- _Aim of the exercise_: Quote the listing below in its entirety.
◆ ◆ ◆
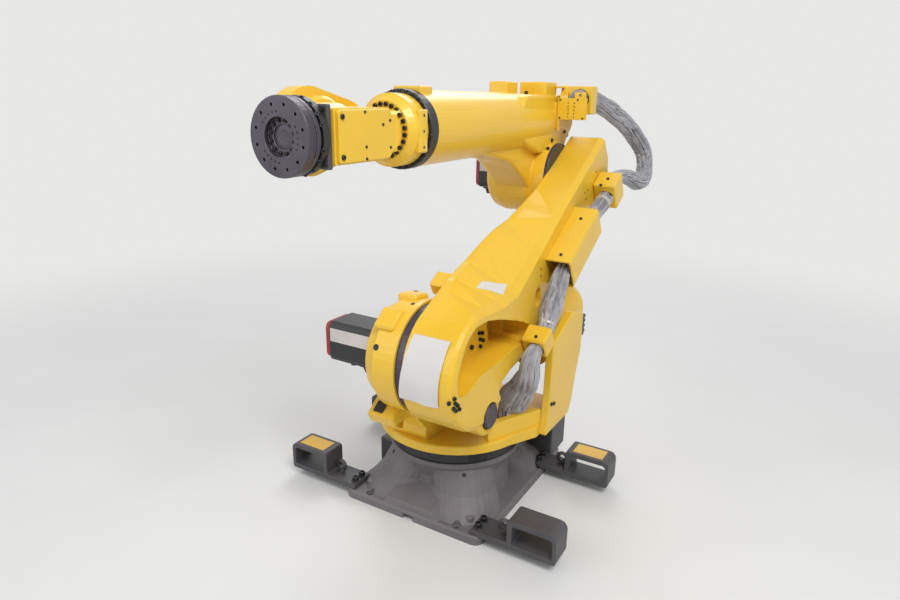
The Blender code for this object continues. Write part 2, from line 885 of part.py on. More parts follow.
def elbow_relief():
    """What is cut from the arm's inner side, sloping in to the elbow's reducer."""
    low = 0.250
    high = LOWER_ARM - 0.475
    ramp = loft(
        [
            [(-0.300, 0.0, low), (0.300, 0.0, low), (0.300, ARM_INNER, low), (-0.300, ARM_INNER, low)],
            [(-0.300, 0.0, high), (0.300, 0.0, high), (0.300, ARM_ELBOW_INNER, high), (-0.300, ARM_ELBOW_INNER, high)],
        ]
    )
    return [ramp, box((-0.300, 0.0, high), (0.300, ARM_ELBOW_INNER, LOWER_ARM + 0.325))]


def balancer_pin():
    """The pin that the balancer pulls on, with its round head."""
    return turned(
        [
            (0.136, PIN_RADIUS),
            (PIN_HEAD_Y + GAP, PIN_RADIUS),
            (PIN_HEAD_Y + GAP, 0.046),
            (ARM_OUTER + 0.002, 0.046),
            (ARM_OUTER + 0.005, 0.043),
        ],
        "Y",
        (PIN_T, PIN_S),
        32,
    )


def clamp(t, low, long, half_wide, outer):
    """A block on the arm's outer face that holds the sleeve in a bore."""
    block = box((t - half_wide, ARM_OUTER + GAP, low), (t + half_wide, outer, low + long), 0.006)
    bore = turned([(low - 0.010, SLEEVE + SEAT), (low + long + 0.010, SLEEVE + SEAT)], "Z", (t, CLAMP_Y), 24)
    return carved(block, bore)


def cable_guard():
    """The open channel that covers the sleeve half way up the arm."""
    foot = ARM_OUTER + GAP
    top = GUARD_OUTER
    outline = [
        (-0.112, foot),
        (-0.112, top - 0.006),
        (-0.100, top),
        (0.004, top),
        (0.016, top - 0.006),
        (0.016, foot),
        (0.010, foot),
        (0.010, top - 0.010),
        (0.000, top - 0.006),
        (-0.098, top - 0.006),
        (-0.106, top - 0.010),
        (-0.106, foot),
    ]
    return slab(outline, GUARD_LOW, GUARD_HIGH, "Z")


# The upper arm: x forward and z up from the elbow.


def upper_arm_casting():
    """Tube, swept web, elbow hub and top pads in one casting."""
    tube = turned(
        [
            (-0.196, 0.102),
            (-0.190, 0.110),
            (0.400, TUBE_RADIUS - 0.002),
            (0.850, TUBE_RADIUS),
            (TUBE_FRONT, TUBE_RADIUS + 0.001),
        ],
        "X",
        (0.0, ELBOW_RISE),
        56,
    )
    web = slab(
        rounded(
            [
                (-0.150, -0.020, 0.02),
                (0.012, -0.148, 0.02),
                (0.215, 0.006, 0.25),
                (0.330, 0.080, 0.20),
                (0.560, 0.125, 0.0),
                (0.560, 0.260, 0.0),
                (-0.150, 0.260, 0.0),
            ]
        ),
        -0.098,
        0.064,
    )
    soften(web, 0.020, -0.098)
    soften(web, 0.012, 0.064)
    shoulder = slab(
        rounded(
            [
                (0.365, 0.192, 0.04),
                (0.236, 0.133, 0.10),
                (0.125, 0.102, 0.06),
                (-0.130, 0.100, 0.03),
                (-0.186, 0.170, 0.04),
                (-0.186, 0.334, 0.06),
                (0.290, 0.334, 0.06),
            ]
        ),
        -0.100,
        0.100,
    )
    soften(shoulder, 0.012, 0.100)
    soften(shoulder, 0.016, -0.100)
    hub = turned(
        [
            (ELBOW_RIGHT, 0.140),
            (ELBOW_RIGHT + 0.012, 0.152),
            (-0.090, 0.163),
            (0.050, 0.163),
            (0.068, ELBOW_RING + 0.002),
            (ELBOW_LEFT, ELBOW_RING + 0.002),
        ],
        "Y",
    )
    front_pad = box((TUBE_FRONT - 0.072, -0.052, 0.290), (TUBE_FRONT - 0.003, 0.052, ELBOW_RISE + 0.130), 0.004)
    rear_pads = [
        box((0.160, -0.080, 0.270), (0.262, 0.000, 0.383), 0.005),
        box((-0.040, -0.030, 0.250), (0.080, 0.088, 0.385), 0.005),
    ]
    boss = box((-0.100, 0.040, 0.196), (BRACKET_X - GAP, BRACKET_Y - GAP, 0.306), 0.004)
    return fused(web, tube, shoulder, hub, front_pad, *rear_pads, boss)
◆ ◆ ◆
- _Answer to the task_:
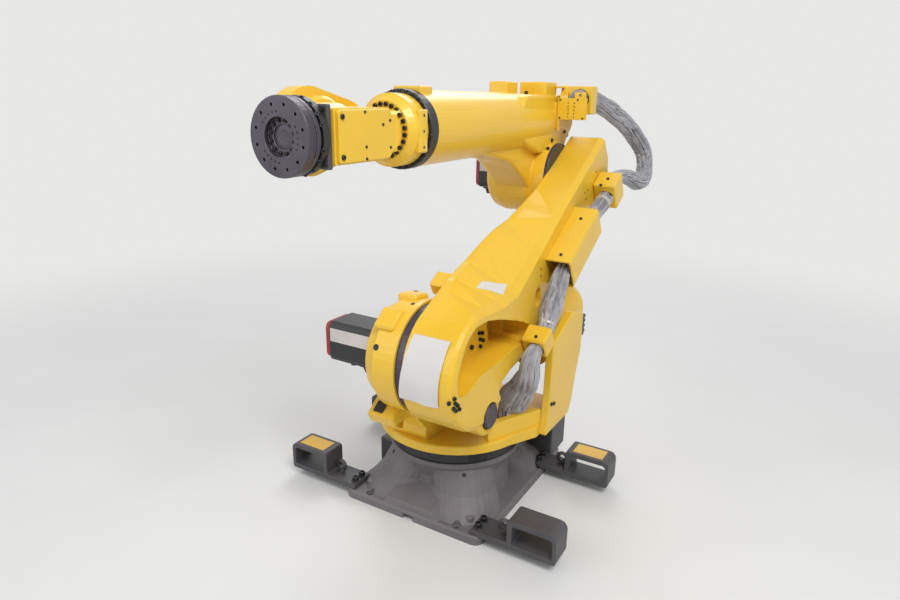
The Blender code for this object continues. Write part 2, from line 885 of part.py on. More parts follow.
def elbow_relief():
    """What is cut from the arm's inner side, sloping in to the elbow's reducer."""
    low = 0.250
    high = LOWER_ARM - 0.475
    ramp = loft(
        [
            [(-0.300, 0.0, low), (0.300, 0.0, low), (0.300, ARM_INNER, low), (-0.300, ARM_INNER, low)],
            [(-0.300, 0.0, high), (0.300, 0.0, high), (0.300, ARM_ELBOW_INNER, high), (-0.300, ARM_ELBOW_INNER, high)],
        ]
    )
    return [ramp, box((-0.300, 0.0, high), (0.300, ARM_ELBOW_INNER, LOWER_ARM + 0.325))]


def balancer_pin():
    """The pin that the balancer pulls on, with its round head."""
    return turned(
        [
            (0.136, PIN_RADIUS),
            (PIN_HEAD_Y + GAP, PIN_RADIUS),
            (PIN_HEAD_Y + GAP, 0.046),
            (ARM_OUTER + 0.002, 0.046),
            (ARM_OUTER + 0.005, 0.043),
        ],
        "Y",
        (PIN_T, PIN_S),
        32,
    )


def clamp(t, low, long, half_wide, outer):
    """A block on the arm's outer face that holds the sleeve in a bore."""
    block = box((t - half_wide, ARM_OUTER + GAP, low), (t + half_wide, outer, low + long), 0.006)
    bore = turned([(low - 0.010, SLEEVE + SEAT), (low + long + 0.010, SLEEVE + SEAT)], "Z", (t, CLAMP_Y), 24)
    return carved(block, bore)


def cable_guard():
    """The open channel that covers the sleeve half way up the arm."""
    foot = ARM_OUTER + GAP
    top = GUARD_OUTER
    outline = [
        (-0.112, foot),
        (-0.112, top - 0.006),
        (-0.100, top),
        (0.004, top),
        (0.016, top - 0.006),
        (0.016, foot),
        (0.010, foot),
        (0.010, top - 0.010),
        (0.000, top - 0.006),
        (-0.098, top - 0.006),
        (-0.106, top - 0.010),
        (-0.106, foot),
    ]
    return slab(outline, GUARD_LOW, GUARD_HIGH, "Z")


# The upper arm: x forward and z up from the elbow.


def upper_arm_casting():
    """Tube, swept web, elbow hub and top pads in one casting."""
    tube = turned(
        [
            (-0.196, 0.102),
            (-0.190, 0.110),
            (0.400, TUBE_RADIUS - 0.002),
            (0.850, TUBE_RADIUS),
            (TUBE_FRONT, TUBE_RADIUS + 0.001),
        ],
        "X",
        (0.0, ELBOW_RISE),
        56,
    )
    web = slab(
        rounded(
            [
                (-0.150, -0.020, 0.02),
                (0.012, -0.148, 0.02),
                (0.215, 0.006, 0.25),
                (0.330, 0.080, 0.20),
                (0.560, 0.125, 0.0),
                (0.560, 0.260, 0.0),
                (-0.150, 0.260, 0.0),
            ]
        ),
        -0.098,
        0.064,
    )
    soften(web, 0.020, -0.098)
    soften(web, 0.012, 0.064)
    shoulder = slab(
        rounded(
            [
                (0.365, 0.192, 0.04),
                (0.236, 0.133, 0.10),
                (0.125, 0.102, 0.06),
                (-0.130, 0.100, 0.03),
                (-0.186, 0.170, 0.04),
                (-0.186, 0.334, 0.06),
                (0.290, 0.334, 0.06),
            ]
        ),
        -0.100,
        0.100,
    )
    soften(shoulder, 0.012, 0.100)
    soften(shoulder, 0.016, -0.100)
    hub = turned(
        [
            (ELBOW_RIGHT, 0.140),
            (ELBOW_RIGHT + 0.012, 0.152),
            (-0.090, 0.163),
            (0.050, 0.163),
            (0.068, ELBOW_RING + 0.002),
            (ELBOW_LEFT, ELBOW_RING + 0.002),
        ],
        "Y",
    )
    front_pad = box((TUBE_FRONT - 0.072, -0.052, 0.290), (TUBE_FRONT - 0.003, 0.052, ELBOW_RISE + 0.130), 0.004)
    rear_pads = [
        box((0.160, -0.080, 0.270), (0.262, 0.000, 0.383), 0.005),
        box((-0.040, -0.030, 0.250), (0.080, 0.088, 0.385), 0.005),
    ]
    boss = box((-0.100, 0.040, 0.196), (BRACKET_X - GAP, BRACKET_Y - GAP, 0.306), 0.004)
    return fused(web, tube, shoulder, hub, front_pad, *rear_pads, boss)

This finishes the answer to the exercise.